Red Emma Speaks

Saturday, July 09, 2005

peace or war

I wanted to post a bunch of articles on the G8 demonstrations. I always feel so irritated with the dismissive and irrational reporting that goes on during these massive actions, but then the London bombing happened, and I just didn't have it in me.

I will say this: I've always had mixed feelings about the black-clad window-breaking anarchists. I know clearly that most if not all the aggression in these demonstrations are between police and kids (and almost always started by the nervous and over-tired police). The sideline of breaking Burger King's windows is to make a point I sometimes agree with, even if I myself wouldn't do it. I understand the frustration of dealing with a corporate, heartless world that won't listen; and therefore, I don't blame them for their acts, although I wish they would stand up, like the Catholic Workers who break the law of the land while upholding "god's law" and are willing to go to jail for it. (This instead of denial in the face of accusation, or trying to blame someone else. I would rather see so-called "eco-terrorists" stand up and explain in that court of law the WHY--that would have more impact than obfuscation, IMO. That's only sometimes, though--I understand the idea of "living to resist another day.")

And I will point to one article that I think everyone can agree is disgusting. Other than that, I'm just too sad to talk about politics.

In moments like these, I become less Red Emma and more Virginia Woolf.

When 9.11 happened, it sent me into a funk I think I've yet to escape. For me, it's about this sense of humanity gone horribly horribly wrong.
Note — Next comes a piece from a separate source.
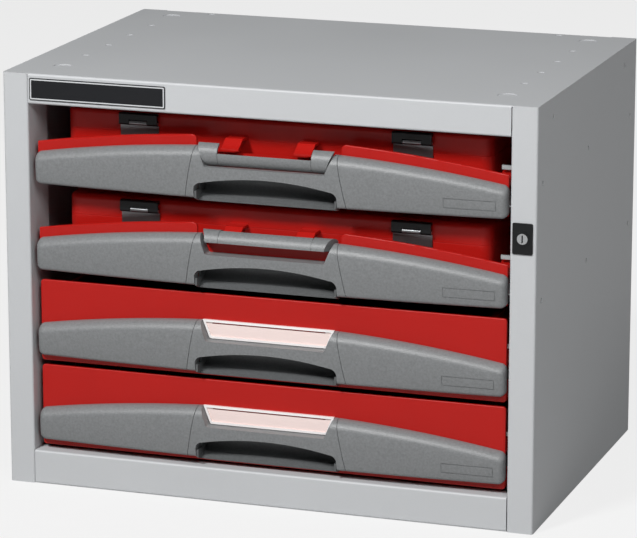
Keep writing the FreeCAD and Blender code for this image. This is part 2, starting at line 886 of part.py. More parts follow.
# Handle front, the same on cases and drawers

seam_gap_half = size.joint_gap / 2
recess_slope = (size.recess_top - size.recess_bottom) / (grip_top - size.recess_floor)


def bow(body):
    """Cut the front to its bow in plan."""
    reach = size.grip_half_width + size.cut_margin
    ahead = -forward - size.cut_margin
    plan = [(-reach, ahead), (reach, ahead), (reach, bow_at(reach), bow_radius, "right"),
            (-reach, bow_at(reach))]
    pocket(body, "XY", [plan], 0, grip_top + size.cut_margin)


def roll_top(body):
    """Roll the top of the front back."""
    soften(body, size.grip_roll, lambda middle, edge: middle.y < size.grip_back.number / 3
           and middle.z > size.grip_end_top.number + 1)


def round_foot(body):
    """Round the lower front edge."""
    soften(body, size.grip_edge, lambda middle, edge: middle.y < size.grip_back.number / 3
           and middle.z < size.grip_end_bottom.number + 1)


def inset_arcs(inset):
    """Radii and centre heights of the belly and crown arcs, moved inwards."""
    return belly_radius - inset, grip_bottom + belly_radius, crown_radius - inset, grip_top - crown_radius


def grip(label, side):
    """Hollow moulded grip with a rolled top, closed against the carrier behind it."""
    body = new_body(label, level_base(LEVELS - 1))
    pad(body, "XZ", [sided(grip_shape(0), side)], -forward, size.grip_back)
    bow(body)
    roll_top(body)
    round_foot(body)
    soften(body, size.grip_end_round, lambda middle, edge: close(abs(middle.x), size.grip_half_width)
           and middle.y < size.grip_roll.number)
    pocket(body, "XZ", [sided(grip_shape(size.grip_wall), side)], size.grip_setback + size.grip_wall,
           size.grip_back)
    if side == RIGHT:
        badge(body)
    return body


def grip_shape(inset):
    """One grip in elevation, drawn on the right, with every side moved inwards."""
    belly, belly_centre, crown, crown_centre = inset_arcs(inset)

    def belly_height(x):
        return belly_centre - root(belly * belly - x * x)

    def crown_height(x):
        return crown_centre + root(crown * crown - x * x)

    outer = size.grip_half_width - inset
    low = size.seam_bottom + seam_gap_half + inset
    high = size.seam_top + seam_gap_half + inset
    return [
        (low, belly_height(low), belly, "left"), (outer, belly_height(outer)),
        (outer, crown_height(outer), crown, "left"), (high, crown_height(high)),
    ]


def badge(body):
    """Bare outlined field near the outer end of the right grip, cut to an even depth."""
    right = size.grip_half_width - size.badge_inset
    left = right - size.badge_length
    low = size.badge_bottom
    high = low + size.badge_height
    line = size.badge_groove
    deep = bow_radius - size.badge_depth

    def behind(x):
        return bow_radius - forward - root(deep * deep - x * x)

    ahead = -forward - size.cut_margin
    for near, far, bottom, top in (
        (left, right, low, low + line), (left, right, high - line, high),
        (left, left + line, low + line, high - line), (right - line, right, low + line, high - line),
    ):
        plan = [(near, ahead), (far, ahead), (far, behind(far), deep, "right"), (near, behind(near))]
        pocket(body, "XY", [plan], bottom, top)


def hand_opening():
    """Arch of the hand opening, open at the bottom."""
    outer = size.hand_half_width
    inner = outer - size.hand_corner
    side = size.hand_side_top
    arch = (inner * inner + size.hand_crown * size.hand_crown) / (2 * size.hand_crown)
    return [
        (-outer, 0), (outer, 0), (outer, side - size.hand_corner, size.hand_corner, "left"),
        (inner, side, arch, "left"), (-inner, side, size.hand_corner, "left"),
        (-outer, side - size.hand_corner),
    ]


def recess_half(z, inset=0):
    """Half the width of the recess at a height."""
    return size.recess_bottom + recess_slope * (z - size.recess_floor) - inset


def recess(floor, top, inset):
    """Recess of the flap or window: a trapezoid with rounded lower corners."""
    corner = size.recess_corner
    low, bend, high = (recess_half(z, inset) for z in (floor, floor + corner, top))
    radius = size.recess_corner_radius
    return [
        (-(low - corner), floor), (low - corner, floor, radius, "left"), (bend, floor + corner),
        (high, top), (-high, top), (-bend, floor + corner, radius, "left"),
    ]


def handle_frame(label, level, turning):
    """Middle of the handle front: hand opening below, recess above."""
    body = new_body(label, level_base(level))
    low = size.seam_bottom - seam_gap_half
    high = size.seam_top - seam_gap_half
    outline = [
        (-low, belly_at(low), belly_radius, "left"), (low, belly_at(low)),
        (high, crown_at(high), crown_radius, "left"), (-high, crown_at(high)),
    ]
    pad(body, "XZ", [outline], -forward, size.grip_back)
    bow(body)
    roll_top(body)
    round_foot(body)
    pocket(body, "XZ", [hand_opening()], -forward - size.cut_margin, size.grip_back + size.cut_margin)
    pocket(body, "XZ", [recess(size.recess_floor, grip_top + size.cut_margin, 0)],
           -forward - size.cut_margin, size.grip_back + size.cut_margin)
    if turning:
        reach = recess_half(size.flap_axis_z) + size.trunnion_length + size.joint_gap
        pocket(body, "YZ", [circle(size.flap_axis_y, size.flap_axis_z,
                                   size.trunnion_diameter / 2 + size.fit_clearance)], -reach, reach)
    return body


def handle_pocket(label, level):
    """Finger pocket behind the hand opening: floor, curved back, ceiling and two ends."""
    body = new_body(label, level_base(level))
    wall = size.pocket_wall
    back = size.pocket_rear
    foot = size.pocket_lip + size.pocket_slope
    turn = back - size.pocket_bend
    outer = [
        (size.pocket_front, size.pocket_lip - wall),
        (turn, foot - wall, size.pocket_bend, "left"), (back, foot - wall + size.pocket_bend),
        (back, size.pocket_top),
    ]
    inner = [
        (size.grip_back, size.pocket_top), (size.grip_back, size.pocket_top - wall),
        (back - wall, size.pocket_top - wall),
        (back - wall, foot - wall + size.pocket_bend, size.pocket_bend - wall, "right"), (turn, foot),
        (size.pocket_front, size.pocket_lip),
    ]
    half = size.hand_half_width - size.joint_gap
    pad(body, "YZ", [outer + inner], -half, half)
    end = outer + [(size.grip_back, size.pocket_top), (size.grip_back, size.pocket_end_top),
                   (size.pocket_end_front, size.pocket_end_top),
                   (size.pocket_end_front, size.pocket_end_bottom)]
    for side in (LEFT, RIGHT):
        pad(body, "YZ", [end], *span(side, half - wall, half))
    return body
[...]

Since then, I've pointed to that as the date I became a pessimist--before that I always thought of myself as a rather bubbly believer in the inherent goodness of folks. However, I've been transcribing my journals leading up to that date, and find that I was feeling a sense of pressure before that--a sense that things were tightening, tightening, tightening... that something was going to go bust. I knew as I watched the buildings fall that my country wouldn't respond well to such a thing, that we'd fall into the "fascist-light" sort of place we've always become in moments of fear. Humans, I guess, always do fear badly--but I tend to think of USians as more reactionary than most.

If we're not shitting ourselves and crying, we're trying to kill the person that made us feel that way.

I'm just dropping back into that place that sees Bush's war as one never-ending, and designed to keep humanity deep in the murk of "getting what's mine." I'm terrified for the psyches of the soldiers, knowing well what war does to the minds of young men, how it teaches them barbarity that they then have to try to forget or live with the rest of their lives. It infects all of us, as a result.

From Pema Chodron:

Every day we could think about the aggression in the world, in New York, Los Angeles, Halifax, Taiwan, Beirut, Kuwait, Somalia, Iraq, everywhere. All over the world, everybody always strikes out at the enemy, and the pain escalates forever. Every day we could reflect on this and ask ourselves, "Am I going to add to the aggression in the world?" Every day, at the moment when things get edgy, we can just ask ourselves, "Am I going to practice peace, or am I going to war?"